[Supplied material]:
==*==

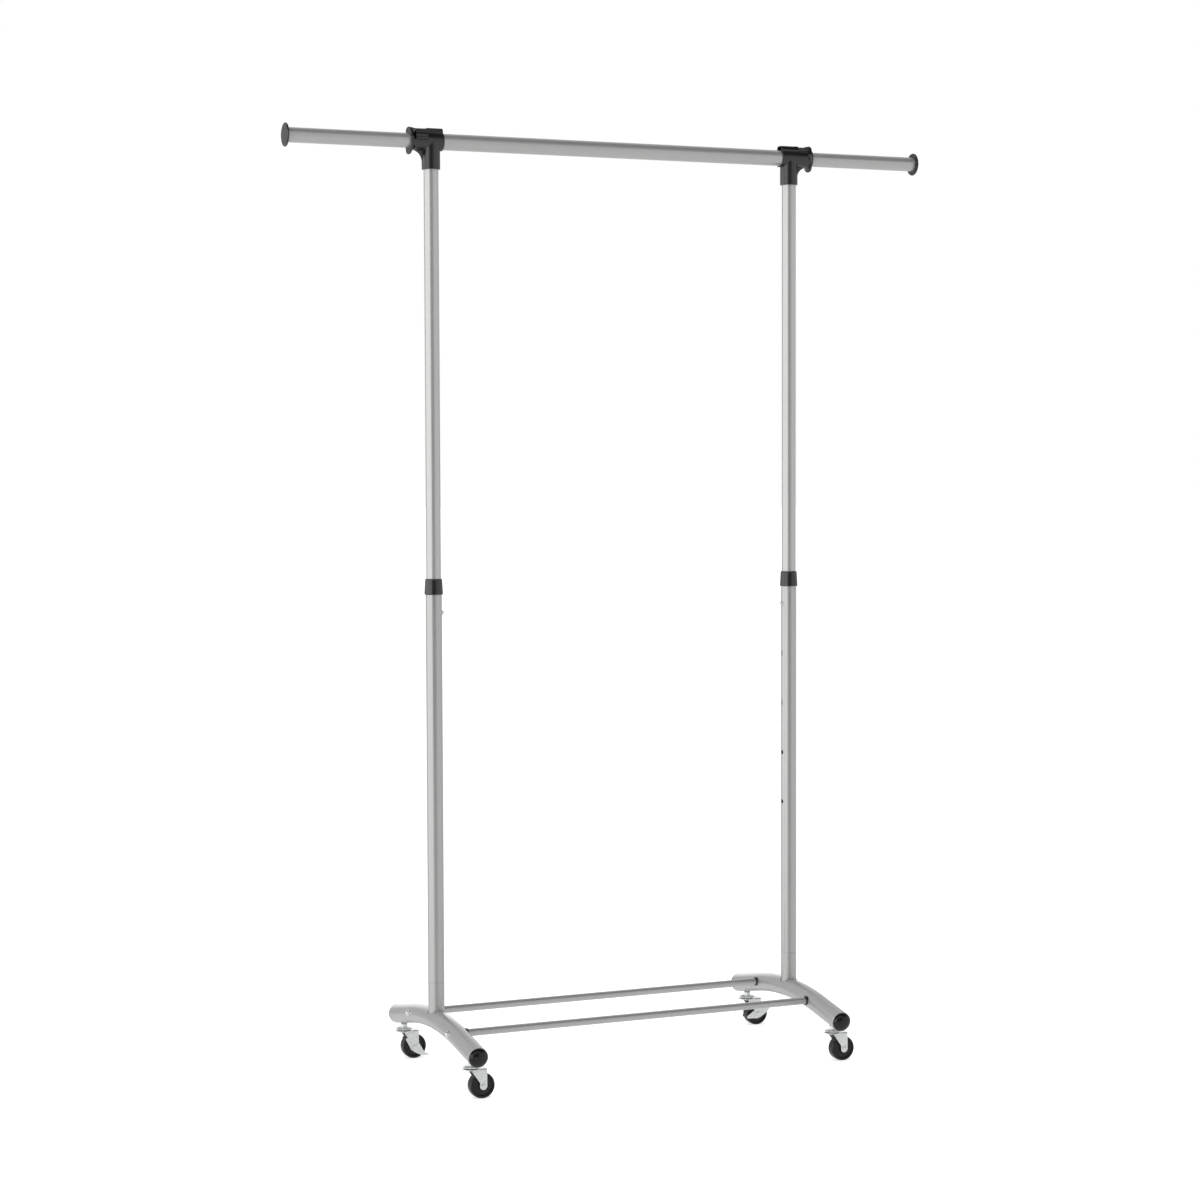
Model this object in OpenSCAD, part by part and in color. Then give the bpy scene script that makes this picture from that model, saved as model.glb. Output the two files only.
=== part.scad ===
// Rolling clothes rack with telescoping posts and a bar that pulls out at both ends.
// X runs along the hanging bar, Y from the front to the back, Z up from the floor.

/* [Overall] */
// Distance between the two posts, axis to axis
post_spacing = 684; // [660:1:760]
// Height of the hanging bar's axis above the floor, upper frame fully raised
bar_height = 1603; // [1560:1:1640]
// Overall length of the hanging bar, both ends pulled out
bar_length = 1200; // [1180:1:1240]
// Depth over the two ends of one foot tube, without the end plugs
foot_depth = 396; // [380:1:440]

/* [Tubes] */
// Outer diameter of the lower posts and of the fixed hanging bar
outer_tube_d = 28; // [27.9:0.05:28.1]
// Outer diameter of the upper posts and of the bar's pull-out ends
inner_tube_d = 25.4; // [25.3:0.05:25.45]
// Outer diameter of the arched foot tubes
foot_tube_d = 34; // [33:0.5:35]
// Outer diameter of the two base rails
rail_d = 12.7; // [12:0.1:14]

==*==

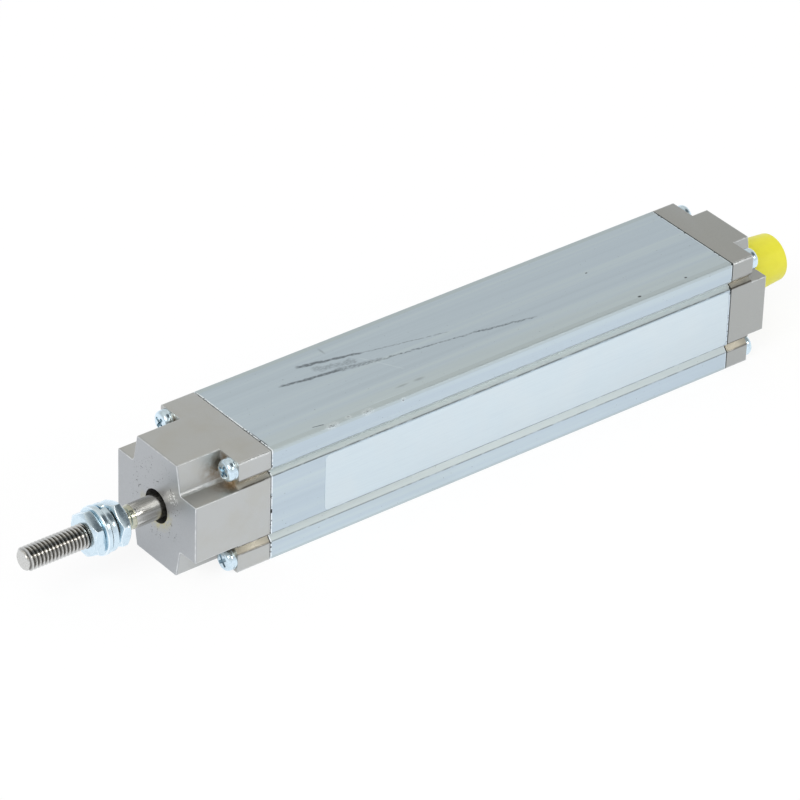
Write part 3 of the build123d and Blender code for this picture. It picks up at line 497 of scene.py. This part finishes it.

==*==

[Task to carry out]:
Give back, exactly as written, each line from the one that contains "Model this object" through the one that contains "from the floor.".

[Exercise result]:
Model this object in OpenSCAD, part by part and in color. Then give the bpy scene script that makes this picture from that model, saved as model.glb. Output the two files only.
=== part.scad ===
// Rolling clothes rack with telescoping posts and a bar that pulls out at both ends.
// X runs along the hanging bar, Y from the front to the back, Z up from the floor.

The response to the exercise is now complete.